Brief: Set down the listing below verbatim, but only from its first line through the line containing "self.shader = next(n".

Dataset excerpt:
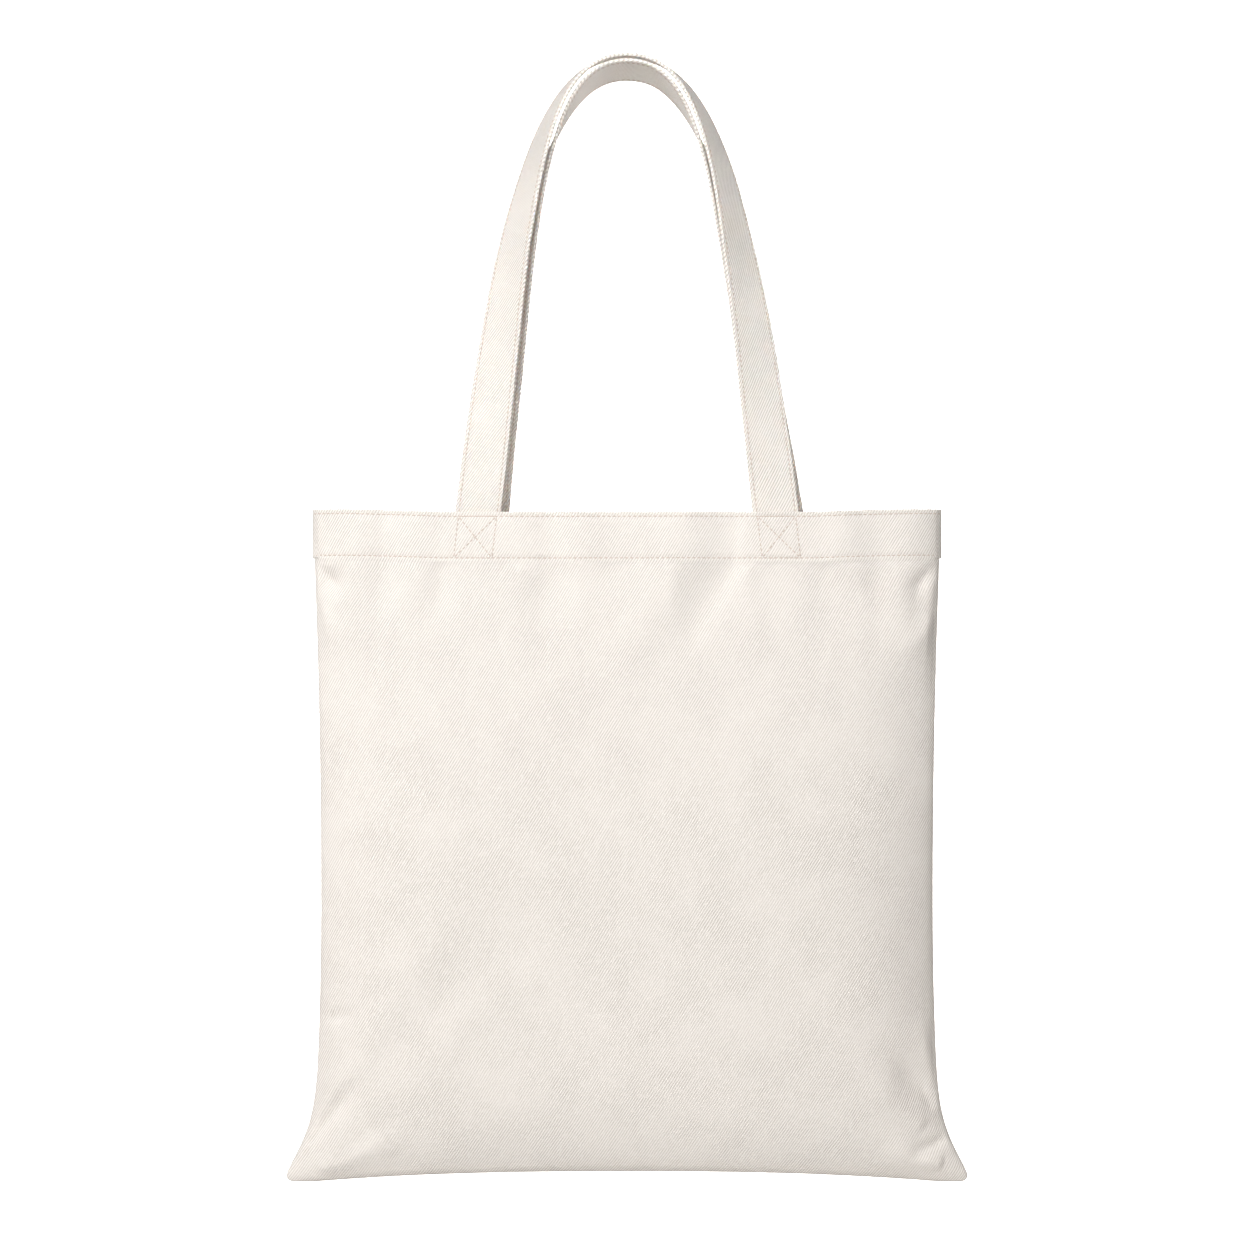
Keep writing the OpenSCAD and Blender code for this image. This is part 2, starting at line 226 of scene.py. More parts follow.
class Nodes:
    """Short calls for building one material's nodes."""

    def __init__(self, name):
        self.material = bpy.data.materials.new(name)
        self.material.use_nodes = True
        self.tree = self.material.node_tree
        self.shader = next(n for n in self.tree.nodes if n.type == "BSDF_PRINCIPLED")

    def put(self, socket, value):
        if isinstance(value, bpy.types.NodeSocket):
            self.tree.links.new(value, socket)
        elif value is not None:
            socket.default_value = value

    def math(self, op, a, b=None, c=None, clamp=False):
        node = self.tree.nodes.new("ShaderNodeMath")
        node.operation, node.use_clamp = op, clamp
        for socket, value in zip(node.inputs, (a, b, c)):
            self.put(socket, value)
        return node.outputs[0]

    def vector(self, op, a, b=None, out=0):
        node = self.tree.nodes.new("ShaderNodeVectorMath")
        node.operation = op
        self.put(node.inputs[0], a)
        self.put(node.inputs[1], b)
        return node.outputs[out]

    def attribute(self, name, out):
        node = self.tree.nodes.new("ShaderNodeAttribute")
        node.attribute_name = name
        return node.outputs[out]

    def noise(self, vector, scale, detail=2.0, rough=0.5, out="Fac"):
        node = self.tree.nodes.new("ShaderNodeTexNoise")
        self.put(node.inputs["Vector"], vector)
        node.inputs["Scale"].default_value = scale
        node.inputs["Detail"].default_value = detail
        node.inputs["Roughness"].default_value = rough
        return node.outputs[out]

    def voronoi(self, vector, scale, out):
        node = self.tree.nodes.new("ShaderNodeTexVoronoi")
        self.put(node.inputs["Vector"], vector)
        node.inputs["Scale"].default_value = scale
        return node.outputs[out]

    def mix(self, factor, a, b):
        node = self.tree.nodes.new("ShaderNodeMix")
        node.data_type = "RGBA"
        self.put(node.inputs[0], factor)
        self.put(node.inputs[6], a)
        self.put(node.inputs[7], b)
        return node.outputs[2]

    def bump(self, height, distance, strength):
        node = self.tree.nodes.new("ShaderNodeBump")
        self.put(node.inputs["Height"], height)
        node.inputs["Distance"].default_value = distance
        node.inputs["Strength"].default_value = strength
        return node.outputs[0]

    def wave(self, vector, direction):
        """0 to 1 along a direction; its length is the number of waves in a metre."""
        turns = self.vector("DOT_PRODUCT", vector, tuple(direction), out=1)
        sine = self.math("SINE", self.math("MULTIPLY", turns, 2 * math.pi))
        return self.math("MULTIPLY_ADD", sine, 0.5, 0.5)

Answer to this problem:
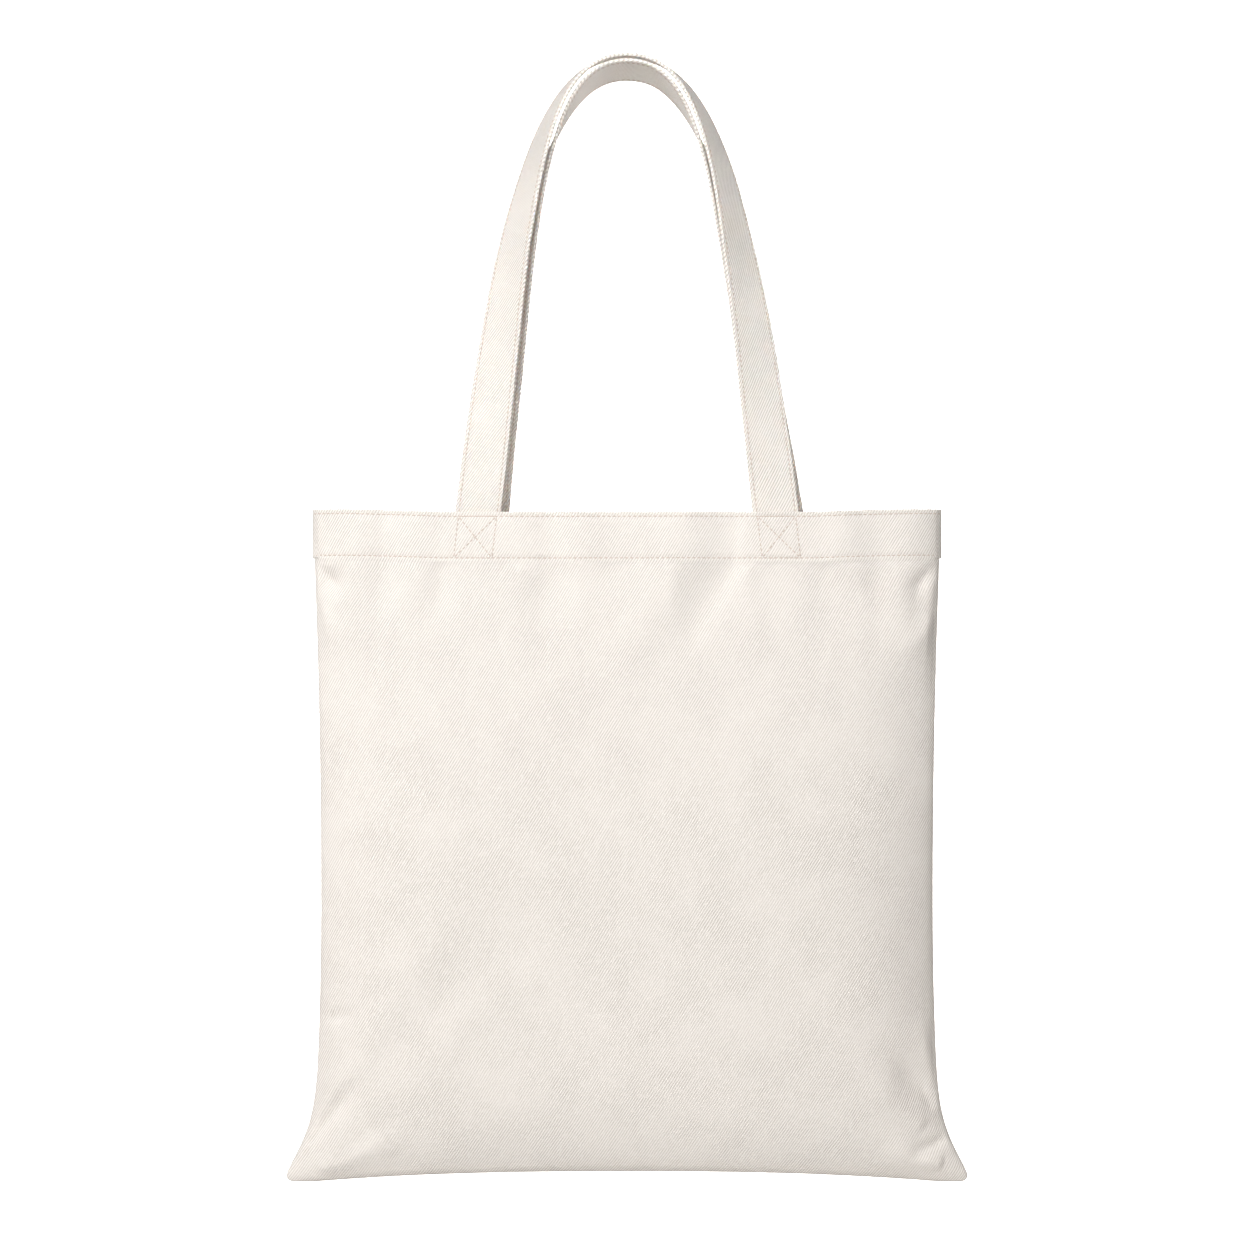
Keep writing the OpenSCAD and Blender code for this image. This is part 2, starting at line 226 of scene.py. More parts follow.
class Nodes:
    """Short calls for building one material's nodes."""

    def __init__(self, name):
        self.material = bpy.data.materials.new(name)
        self.material.use_nodes = True
        self.tree = self.material.node_tree
        self.shader = next(n for n in self.tree.nodes if n.type == "BSDF_PRINCIPLED")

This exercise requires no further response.